Data given to the Pennsylvania Department of Environmental Protection by natural gas producers indicate that the production of newly-drilled unconventional wells has risen steeply each year since production began. This is because the activity is relatively new — the first wells in Pennsylvania started producing commercially only in 2004 — and producers are learning rapidly about both technology and geology. In 2004, the average new well had an initial output of only 44 thousand cubic feet (mcf) per day. By 2012, output had risen almost a hundred-fold to 3700 mcf per day. The average new well drilled in the first half of 2013 produced 4,900 mcf per day, or 33% better than in 2012.
In our analysis, we have assumed that the average new well produces 4,200 mcf per day in its first year. Given that new wells were already producing faster than this in 2013, this is a conservative assumption. Wells drilled in the future could easily produce even more, and as a consequence, their economics will be more attractive than we have described.

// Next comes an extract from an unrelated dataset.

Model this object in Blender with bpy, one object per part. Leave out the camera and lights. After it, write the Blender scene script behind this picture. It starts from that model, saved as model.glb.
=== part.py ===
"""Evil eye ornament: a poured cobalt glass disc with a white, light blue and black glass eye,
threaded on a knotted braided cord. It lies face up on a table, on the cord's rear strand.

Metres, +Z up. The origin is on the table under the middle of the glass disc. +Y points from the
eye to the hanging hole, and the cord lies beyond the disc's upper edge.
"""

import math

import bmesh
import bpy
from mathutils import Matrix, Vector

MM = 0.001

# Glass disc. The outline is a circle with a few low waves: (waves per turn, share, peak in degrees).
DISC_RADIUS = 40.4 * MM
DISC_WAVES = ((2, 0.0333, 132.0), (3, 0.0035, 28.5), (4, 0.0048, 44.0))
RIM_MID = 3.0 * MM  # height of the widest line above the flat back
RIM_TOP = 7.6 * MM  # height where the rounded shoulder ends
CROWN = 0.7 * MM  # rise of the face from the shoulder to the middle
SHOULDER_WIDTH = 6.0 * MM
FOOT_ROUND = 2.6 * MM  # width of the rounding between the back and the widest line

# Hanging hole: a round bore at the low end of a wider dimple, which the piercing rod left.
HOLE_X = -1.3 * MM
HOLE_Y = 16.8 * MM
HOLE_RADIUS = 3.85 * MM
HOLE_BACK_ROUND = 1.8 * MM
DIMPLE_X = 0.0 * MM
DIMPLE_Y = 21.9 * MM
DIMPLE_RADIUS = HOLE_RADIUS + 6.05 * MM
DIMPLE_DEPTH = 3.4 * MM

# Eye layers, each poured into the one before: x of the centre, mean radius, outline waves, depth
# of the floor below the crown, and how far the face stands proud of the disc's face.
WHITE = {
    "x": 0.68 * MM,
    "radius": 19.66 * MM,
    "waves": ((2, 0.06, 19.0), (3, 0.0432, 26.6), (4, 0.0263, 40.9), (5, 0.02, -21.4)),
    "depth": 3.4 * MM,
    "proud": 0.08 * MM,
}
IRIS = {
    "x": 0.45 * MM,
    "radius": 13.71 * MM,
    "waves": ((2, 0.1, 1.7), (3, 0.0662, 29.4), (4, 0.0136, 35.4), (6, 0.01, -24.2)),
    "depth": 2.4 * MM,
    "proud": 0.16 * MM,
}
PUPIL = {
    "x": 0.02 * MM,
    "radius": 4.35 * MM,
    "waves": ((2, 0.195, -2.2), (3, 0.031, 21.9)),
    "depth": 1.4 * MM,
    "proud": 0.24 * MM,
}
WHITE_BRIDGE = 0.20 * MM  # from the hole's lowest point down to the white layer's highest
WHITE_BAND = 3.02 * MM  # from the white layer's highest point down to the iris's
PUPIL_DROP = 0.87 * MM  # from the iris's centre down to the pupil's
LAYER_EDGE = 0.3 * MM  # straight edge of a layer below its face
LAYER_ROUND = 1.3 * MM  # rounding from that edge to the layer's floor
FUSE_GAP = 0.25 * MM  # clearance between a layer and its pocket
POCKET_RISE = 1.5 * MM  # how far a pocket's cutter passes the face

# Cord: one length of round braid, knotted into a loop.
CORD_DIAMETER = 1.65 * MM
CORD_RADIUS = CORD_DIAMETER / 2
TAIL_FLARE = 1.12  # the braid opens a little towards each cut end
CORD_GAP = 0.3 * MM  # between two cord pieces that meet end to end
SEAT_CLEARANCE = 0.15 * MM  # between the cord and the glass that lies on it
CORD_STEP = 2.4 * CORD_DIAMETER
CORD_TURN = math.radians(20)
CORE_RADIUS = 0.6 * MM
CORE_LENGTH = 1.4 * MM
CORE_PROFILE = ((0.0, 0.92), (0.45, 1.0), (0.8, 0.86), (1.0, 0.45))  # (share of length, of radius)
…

In summary, under our conservative base assumptions and in the current price environment, the returns from unconventional natural gas production from the Marcellus shale are significantly greater than the cost of capital. The salient point is that, even with the introduction of a severance tax, drilling in the Marcellus Shale will remain too attractive for drillers to ignore. The goose that lays the golden eggs will stay put.
 In general, assumptions were conservative — that is, biased against the severance tax. In particular, we assume that the driller pays $3400 per acre for a 640-acre lease. Royalties are set at 12.5% of gross revenues and are treated as deductible for the purposes of state and federal taxes.
 Net present value (NPV).
 A GAO report indicated that, in 2010, profitable US corporations paid federal income taxes amounting to 13% of pre-tax income.
 This was the average actual production from new wells in the year to June 2013, the latest period for which data are available.